DATASET EXTRACT:
┄┄┄┄┄┄

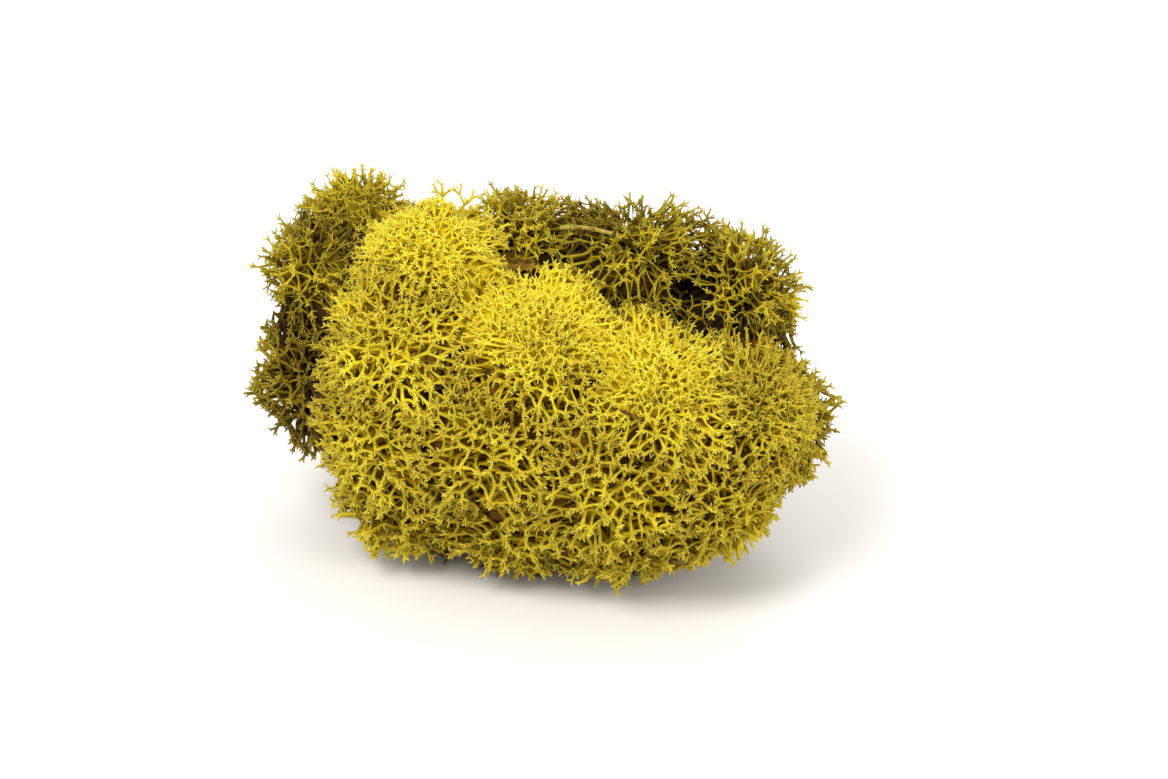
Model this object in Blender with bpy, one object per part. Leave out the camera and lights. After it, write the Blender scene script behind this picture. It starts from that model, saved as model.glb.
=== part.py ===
# Reindeer moss clump: rounded heads of forked lichen branches, rooted on a mound of dead stalks.
# Lengths in the tables are millimetres and become metres through MM. +Z is up and -Y is the front.
import itertools
import math
import random

import bpy
import bmesh
from mathutils import Matrix, Vector

MM = 0.001
SEED = 27

# Room left between neighbouring pieces, and under the lowest stalks
HEAD_GAP = 0.36 * MM
ROOM_GAP = 0.42 * MM
FLOOR_GAP = 0.8 * MM
WELD = 0.001 * MM

# The mound of dead stalks: lobes, each with its centre and half its size along x, y and z
MOUND_LOBES = (
    ((-0.5, 0.0, 14.0), (31.0, 12.5, 18.0)),
    ((-23.0, 0.0, 26.0), (13.0, 10.0, 18.5)),
    ((-1.0, 1.5, 24.0), (16.0, 10.0, 17.0)),
    ((21.0, 1.0, 22.0), (15.0, 10.0, 15.0)),
)
LOBE_SEGMENTS, LOBE_RINGS = 12, 8
LUMP_SHARE = 0.06

# Dead stalks, in a ring round the mound's foot and in the gaps that the heads leave higher up
FOOT_STALKS = 20
GAP_STALK_TRIES = 150
GAP_STALK_SHARE = 0.86
STALK_TOP = 4.6 * MM
STALK_REACH = 10.0 * MM
STALK_RADIUS = 1.15 * MM
STALK_SPREAD = 0.9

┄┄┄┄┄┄

WRITTEN PROBLEM:
Copy every line verbatim.

SOLVED EXERCISE:
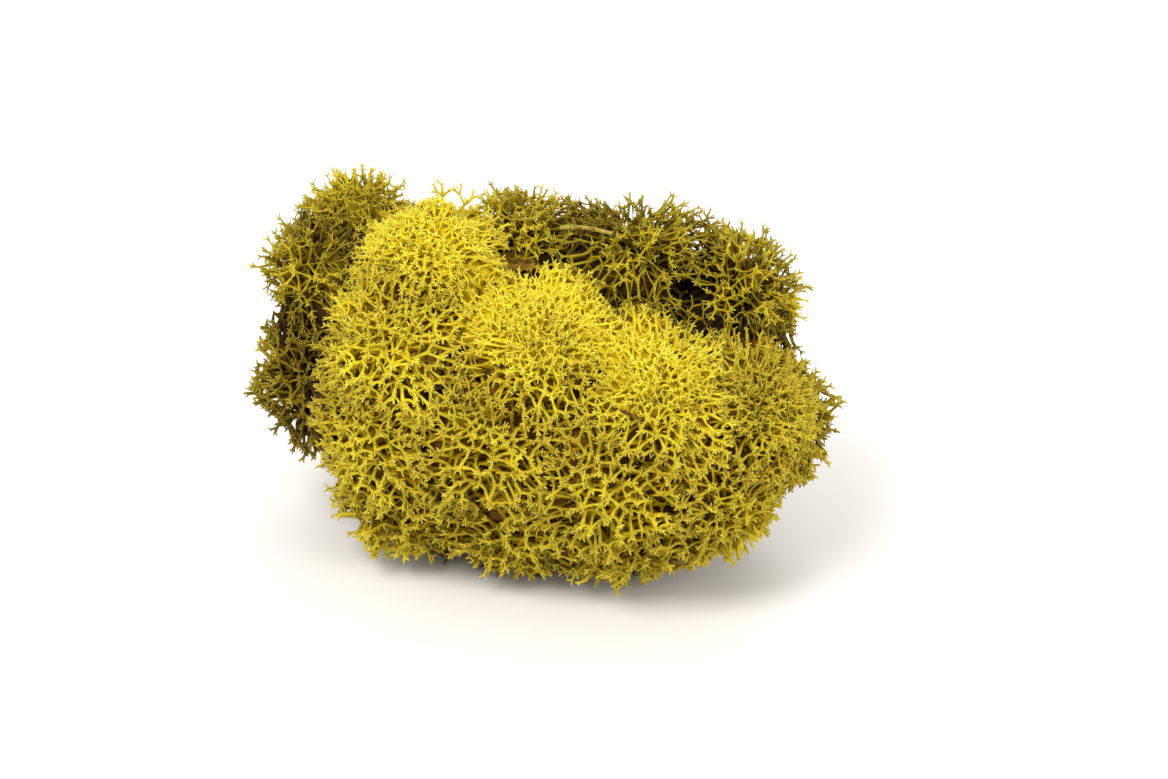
Model this object in Blender with bpy, one object per part. Leave out the camera and lights. After it, write the Blender scene script behind this picture. It starts from that model, saved as model.glb.
=== part.py ===
# Reindeer moss clump: rounded heads of forked lichen branches, rooted on a mound of dead stalks.
# Lengths in the tables are millimetres and become metres through MM. +Z is up and -Y is the front.
import itertools
import math
import random

import bpy
import bmesh
from mathutils import Matrix, Vector

MM = 0.001
SEED = 27

# Room left between neighbouring pieces, and under the lowest stalks
HEAD_GAP = 0.36 * MM
ROOM_GAP = 0.42 * MM
FLOOR_GAP = 0.8 * MM
WELD = 0.001 * MM

# The mound of dead stalks: lobes, each with its centre and half its size along x, y and z
MOUND_LOBES = (
    ((-0.5, 0.0, 14.0), (31.0, 12.5, 18.0)),
    ((-23.0, 0.0, 26.0), (13.0, 10.0, 18.5)),
    ((-1.0, 1.5, 24.0), (16.0, 10.0, 17.0)),
    ((21.0, 1.0, 22.0), (15.0, 10.0, 15.0)),
)
LOBE_SEGMENTS, LOBE_RINGS = 12, 8
LUMP_SHARE = 0.06

# Dead stalks, in a ring round the mound's foot and in the gaps that the heads leave higher up
FOOT_STALKS = 20
GAP_STALK_TRIES = 150
GAP_STALK_SHARE = 0.86
STALK_TOP = 4.6 * MM
STALK_REACH = 10.0 * MM
STALK_RADIUS = 1.15 * MM
STALK_SPREAD = 0.9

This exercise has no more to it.